1. What is Impact Investing?
Impact investing refers to investments made with the intention of generating measurable positive social or environmental impacts alongside a financial return. Unlike traditional investing, which focuses primarily on financial performance, impact investing prioritizes outcomes that contribute to addressing global challenges, such as poverty, climate change, health, education, and gender equality.
Impact investments can be made in various asset classes, including private equity, debt, real estate, and public equities, and may target both developing and developed markets. The defining characteristic of impact investing is that it intentionally seeks to create positive change while also generating financial returns, which can be market-rate or concessionary (i.e., below market rate depending on the investor’s goals and risk appetite).

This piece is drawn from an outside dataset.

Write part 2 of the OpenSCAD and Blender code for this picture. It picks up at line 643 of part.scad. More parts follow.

Key Principles of Impact Investing:
- Intentionality: The investor’s intent is to achieve a positive, measurable impact on society or the environment.

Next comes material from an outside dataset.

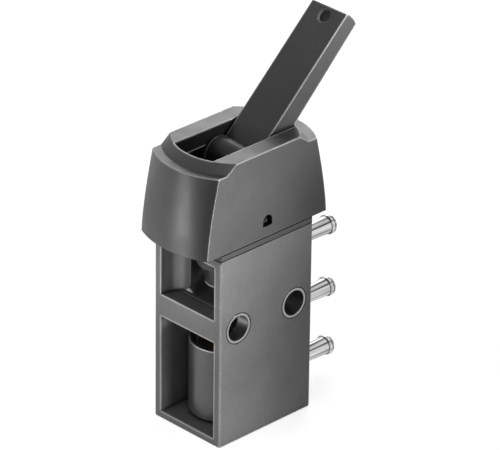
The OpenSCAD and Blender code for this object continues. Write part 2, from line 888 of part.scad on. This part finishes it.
// The spring that lifts the plunger, standing on the stem guide
module plunger_spring() {
    color("silver")
        translate([0, axis_y, 0])
            coil_spring(stem_r + spring_gap + plunger_wire_d / 2, plunger_wire_d / 2, ring_z,
                        skirt_top, plunger_turns);
}

// The hollow valve stem, with a cross hole in the skirt where spent air leaves it
module valve_stem() {
    stem_l = skirt_top + stem_socket - stem_bottom;
    color("gainsboro")
        translate([0, axis_y, stem_bottom])
            difference() {
                cylinder(r = stem_r, h = stem_l);
                translate([0, 0, -cut])
                    cylinder(d = stem_bore_d, h = stem_l - stem_socket + cut);
                translate([0, 0, skirt_top - stem_bottom - skirt_depth / 2])
                    bar_x(stem_bore_d / 3, 2 * stem_d);
            }
}

// The flat pad on the cartridge's back, which lies against the rear block
module cartridge_pad() {
    translate([-pad_w / 2, axis_y, floor_t])
        cube([pad_w, block_y - axis_y, pad_top - floor_t]);
}

// A ring-shaped groove for a port seal, cut into the back of the pad
module seal_groove(z) {
    depth = 2 * seal_cord_r + seat_gap;
    translate([0, block_y - depth, z])
        rotate([-90, 0, 0])
            tube(seal_ring_r + seal_cord_r + seat_gap, seal_ring_r - seal_cord_r - seat_gap,
                 depth + cut);
}

// The cartridge: a stepped cup that holds the seat, the poppet and the stem guide
module cartridge_body() {
    color("lightgray")
        difference() {
            union() {
                translate([0, axis_y, floor_t]) {
                    cylinder(r1 = cartridge_r - foot_bevel, r2 = cartridge_r, h = foot_bevel);
                    translate([0, 0, foot_bevel])
                        cylinder(r = cartridge_r, h = cartridge_h - foot_bevel);
                }
                cartridge_pad();
            }
            translate([0, axis_y, 0]) {
                translate([0, 0, supply_floor])
                    cylinder(d = supply_d, h = cartridge_h);
                translate([0, 0, seat_z])
                    cylinder(d = outlet_d + 2 * seat_gap, h = cartridge_h);
                translate([0, 0, guide_seat_z])
                    cylinder(d = stem_guide_d + 2 * seat_gap, h = cartridge_h);
                translate([0, 0, ring_z])
                    cylinder(r = stem_guide_d / 2 + ring_depth, h = ring_t + seat_gap);
                translate([0, 0, ring_z + ring_t + seat_gap])
                    cylinder(r1 = stem_guide_d / 2 + seat_gap, r2 = cartridge_r - mouth_edge,
                             h = cartridge_top - ring_z - ring_t);
                translate([0, 0, floor_t - cut])
                    cylinder(r = lift_screw_r, h = cut + cartridge_floor - screw_tip_gap);
            }
            for (z = [supply_z, outlet_port_z]) {
                bar_y(port_r, axis_y, block_y - axis_y + cut, z);
                seal_groove(z);
            }
        }
}

// The screw that holds the cartridge to the housing's floor
module cartridge_screw() {
    thread_r = lift_screw_r - seat_gap;
    length = floor_t + cartridge_floor - screw_tip_gap - 2 * washer_gap;
    color("dimgray")
        translate([0, axis_y, 0])
            difference() {
                union() {
                    translate([0, 0, washer_gap])
                        cylinder(r = thread_r, h = length);
                    translate([0, 0, washer_gap])
                        cylinder(r1 = lift_head_r, r2 = thread_r, h = lift_head_h);
                }
                for (turn = [0, 90])
                    rotate(turn)
                        translate([-lift_slot_l, -lift_slot_w / 2, -cut])
                            cube([2 * lift_slot_l, lift_slot_w, cut + washer_gap + lift_slot_depth]);
            }
}

// The valve seat, a turned ring with a sharp lip below
module valve_seat() {
    color("gold")
        translate([0, axis_y, 0])
            difference() {
                union() {
                    translate([0, 0, seat_z])
                        cylinder(d = outlet_d, h = seat_t);
                    translate([0, 0, seat_z - seat_lip])
                        cylinder(r = seat_bore_d / 2 + seat_rim, h = seat_lip + seat_t / 2);
                }
                translate([0, 0, seat_z - cut])
                    cylinder(d = seat_bore_d, h = seat_t + 2 * cut);
            }
}

// The stem guide, a bush with a groove inside for the stem seal
module stem_guide() {
    color("gold")
        translate([0, axis_y, guide_seat_z])
            difference() {
                cylinder(d = stem_guide_d, h = stem_guide_h);
                translate([0, 0, -cut])
                    cylinder(r = stem_r + run_gap, h = stem_guide_h + 2 * cut);
                translate([0, 0, stem_guide_h / 2 - seal_cord_r - seat_gap])
                    cylinder(r = stem_r + run_gap + 2 * seal_cord_r + seat_gap,
                             h = 2 * (seal_cord_r + seat_gap));
            }
}

// The rubber ring that seals the stem
module stem_seal() {
    color("black")
        translate([0, axis_y, guide_seat_z + stem_guide_h / 2])
            o_ring(stem_r + run_gap + seal_cord_r, seal_cord_r);
}

// The open spring ring that keeps the stem guide in the cartridge
module retaining_ring() {
    ring_r = stem_guide_d / 2 + ring_depth - seat_gap;
    color("dimgray")
        translate([0, axis_y, ring_z])
            difference() {
                tube(ring_r, ring_r - ring_w, ring_t);
                translate([-ring_open / 2, -2 * ring_r, -cut])
                    cube([ring_open, 2 * ring_r, ring_t + 2 * cut]);
            }
}

// The poppet, with a tail that centres its spring
module poppet() {
    tail_l = (poppet_bottom - supply_floor) / 2;
    color("gainsboro")
        translate([0, axis_y, 0])
            union() {
                translate([0, 0, poppet_bottom])
                    cylinder(d = poppet_d, h = poppet_t);
                translate([0, 0, poppet_bottom - tail_l])
                    cylinder(r = tail_r, h = tail_l + poppet_t / 2);
            }
}

// The rubber face of the poppet
module poppet_seal() {
    color("black")
        translate([0, axis_y, poppet_top])
            cylinder(d = poppet_d - 2 * poppet_rim, h = poppet_seal_t);
}

// The spring that lifts the poppet against its seat
module poppet_spring() {
    color("silver")
        translate([0, axis_y, 0])
            coil_spring(poppet_spring_d / 2, poppet_wire_d / 2, supply_floor, poppet_bottom,
                        poppet_turns);
}

// Rubber rings between the cartridge's ports and the rear block
module port_seals() {
    color("black")
        for (z = [supply_z, outlet_port_z])
            translate([0, block_y - seal_cord_r, z])
                rotate([90, 0, 0])
                    o_ring(seal_ring_r, seal_cord_r);
}

// Half section of the fitting's end: the widening stem, the bead and its rounded nose, drawn as
// radius and length
module bead_shape() {
    crest = bead_d / 2;
    crest_end = flare_l + bead_l - nose_r;
    union() {
        polygon([
            [port_r, 0],
            [barb_d / 2, 0],
            [flare_d / 2, flare_l],
            [crest - bead_edge, flare_l],
            [crest, flare_l + bead_edge],
            [crest, crest_end],
            [port_r, crest_end]
        ]);
        translate([port_r, crest_end - lap])
            square([crest - nose_r - port_r, nose_r + lap]);
        translate([crest - nose_r, crest_end])
            intersection() {
                circle(r = nose_r);
                square(nose_r);
            }
    }
}

// The fitting's hexagon, with its corners turned off at both ends
module chamfered_hex() {
    corner_r = hex_af / 2 / cos(30);
    bevel_h = (corner_r - hex_af / 2) / 2;
    intersection() {
        rotate(30)
            cylinder(r = corner_r, h = hex_h, $fn = 6);
        union() {
            cylinder(r1 = hex_af / 2, r2 = corner_r, h = bevel_h);
            translate([0, 0, bevel_h])
                cylinder(r = corner_r, h = hex_h - 2 * bevel_h);
            translate([0, 0, hex_h - bevel_h])
                cylinder(r1 = corner_r, r2 = hex_af / 2, h = bevel_h);
        }
    }
}

// A hose fitting: shank, hexagon, smooth stem and bead, with a bore all the way
module hose_fitting(z) {
    stem_l = barb_reach - bead_l - flare_l;
    color("whitesmoke")
        translate([0, rear_y, z])
            rotate([-90, 0, 0])
                union() {
                    difference() {
                        union() {
                            translate([0, 0, -shank_l])
                                cylinder(r = shank_r, h = shank_l + fitting_seal_t);
                            translate([0, 0, fitting_seal_t])
                                chamfered_hex();
                            translate([0, 0, fitting_seal_t])
                                cylinder(d = barb_d, h = stem_l - fitting_seal_t);
                        }
                        translate([0, 0, -shank_l - cut])
                            cylinder(r = port_r, h = shank_l + stem_l + 2 * cut);
                    }
                    translate([0, 0, stem_l])
                        rotate_extrude()
                            bead_shape();
                }
}

// The three hose fittings, from the bottom up
module supply_fitting() {
    hose_fitting(supply_z);
}

module outlet_fitting() {
    hose_fitting(outlet_z);
}

module exhaust_fitting() {
    hose_fitting(exhaust_z);
}

// Sealing washers under the fittings' hexagons
module fitting_seals() {
    color("black")
        for (z = port_levels)
            translate([0, rear_y, z])
                rotate([-90, 0, 0])
                    tube(hex_af / 2 - seal_inset, shank_r + seat_gap, fitting_seal_t);
}

housing();
front_mounting_bushes();
rear_mounting_sleeve();
bearing_block();
block_screws();
cap();
toggle_lever();
pivot_pin();
pivot_washers();
plunger();
plunger_spring();
valve_stem();
cartridge_body();
cartridge_screw();
valve_seat();
stem_guide();
stem_seal();
retaining_ring();
poppet();
poppet_seal();
poppet_spring();
port_seals();
supply_fitting();
outlet_fitting();
exhaust_fitting();
fitting_seals();
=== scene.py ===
import json
import math

import bmesh
import bpy
from mathutils import Matrix, Vector


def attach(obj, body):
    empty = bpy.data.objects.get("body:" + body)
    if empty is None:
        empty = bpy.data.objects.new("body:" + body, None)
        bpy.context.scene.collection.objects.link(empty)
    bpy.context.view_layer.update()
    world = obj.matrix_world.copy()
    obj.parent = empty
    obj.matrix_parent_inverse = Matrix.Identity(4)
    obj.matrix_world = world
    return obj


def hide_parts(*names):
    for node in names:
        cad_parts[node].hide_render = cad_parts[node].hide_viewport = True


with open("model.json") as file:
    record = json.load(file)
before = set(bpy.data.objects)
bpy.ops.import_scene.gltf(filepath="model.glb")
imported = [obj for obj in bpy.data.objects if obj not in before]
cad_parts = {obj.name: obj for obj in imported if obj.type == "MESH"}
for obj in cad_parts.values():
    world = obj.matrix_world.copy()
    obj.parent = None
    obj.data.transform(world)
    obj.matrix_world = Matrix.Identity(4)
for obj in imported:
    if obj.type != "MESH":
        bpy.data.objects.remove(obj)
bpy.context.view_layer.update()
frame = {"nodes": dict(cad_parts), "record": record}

MM = 0.001

# The photograph's camera: where it stands, how it is turned, and its lens on a 36 mm sensor
CAMERA_PLACE = (0.54523, -0.53128, 0.43937)
CAMERA_AZIMUTH = 45.516
CAMERA_ELEVATION = 27.667
CAMERA_ROLL = 0.693
CAMERA_LENS = 327.42
SENSOR_WIDTH = 36

# All places and sizes from here to MATERIALS are in mm, in the part's own frame.
# Sizes of the spots of uneven tone, coarse and fine, of uneven gloss, of the edges' wear and painted
# highlight, of the painted reflections' unevenness, and of the drawing streaks
BROAD_SPOT = 9
FINE_SPOT = 1.1
GLOSS_SPOT = 3.5
EDGE_SPOT = 2.2
REFLECTION_SPOT = 0.7
STREAK_SPOT = 0.12
# How far the painted shade reaches out of an inner corner, and how deep the grain is
CREASE_SHADE_REACH = 0.9
GRAIN_DEPTH = 0.05
# Share of a surface's own level that the painted shade leaves, in inner corners and at the shaded places
PAINTED_SHADE_LEVEL = 0.15

# Heights of the three fittings' axes, and where their beads begin and end
FITTINGS = (4.75, 17.8, 31.4)
BEAD_NECK = 24.6
BEAD_NOSE = 26.2
# Darkness of the painted reflections round a fitting's stem, from below to above, and from its bead's neck to
# its nose
ROUND_STEM = ((0, 0.5), (0.22, 0.95), (0.31, 0.85), (0.39, 0.3), (0.46, 0.7), (0.53, 0.25), (0.68, 0.15),
              (0.735, 1), (0.78, 0.4), (0.83, 0.25), (0.9, 0.8), (0.95, 0.85), (1, 0.6))
ALONG_BEAD = ((0, 1), (0.1, 0.35), (0.38, 0.1), (0.48, 0.9), (0.62, 0.55), (1, 0.75))
# Share of the stem's painted reflections that the bead has too
STEM_ON_BEAD = 0.6

# The two mounting holes, the latch windows, and the circles round them that stay out of the edges' wear and
# painted highlight; round the latch windows the lugs take painted shade
HOLES = (-7.35, 7.35)
HOLE_HEIGHT = 24.3
HOLE_CLEAR = 3.9
LATCH_HEIGHT = 44.6
LATCH_CLEAR = 2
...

- Measurement: Impact investments are subject to measurement and reporting to assess the effectiveness of the social or environmental outcomes.
- Financial Return: While impact investors are often willing to accept lower financial returns than traditional investments, they typically seek to generate some level of financial gain alongside their impact.
2. What is Sustainable Finance?
Sustainable finance is a broader concept that encompasses any financial activity—investments, loans, or financial products—that integrates environmental, social, and governance (ESG) considerations into decision-making processes. Sustainable finance aims to allocate capital in a way that supports sustainable development goals (SDGs), fosters long-term value creation, and mitigates risks associated with sustainability challenges.
Sustainable finance includes a variety of investment strategies and instruments, such as:
- Green Bonds: Debt securities issued to fund projects with environmental benefits, such as renewable energy, energy efficiency, or pollution reduction.
- Social Bonds: Similar to green bonds, social bonds raise funds for projects that deliver social benefits, such as affordable housing, healthcare, or education.
- Sustainability-Linked Loans: Loans where the interest rate is tied to the borrower’s achievement of specific sustainability goals.
- ESG Investing: A strategy that integrates environmental, social, and governance factors into investment analysis and decision-making to identify risks and opportunities.
The aim of sustainable finance is to drive the flow of capital toward projects and companies that contribute to sustainability and long-term societal benefits, ensuring that financial markets support both economic growth and positive environmental and social outcomes.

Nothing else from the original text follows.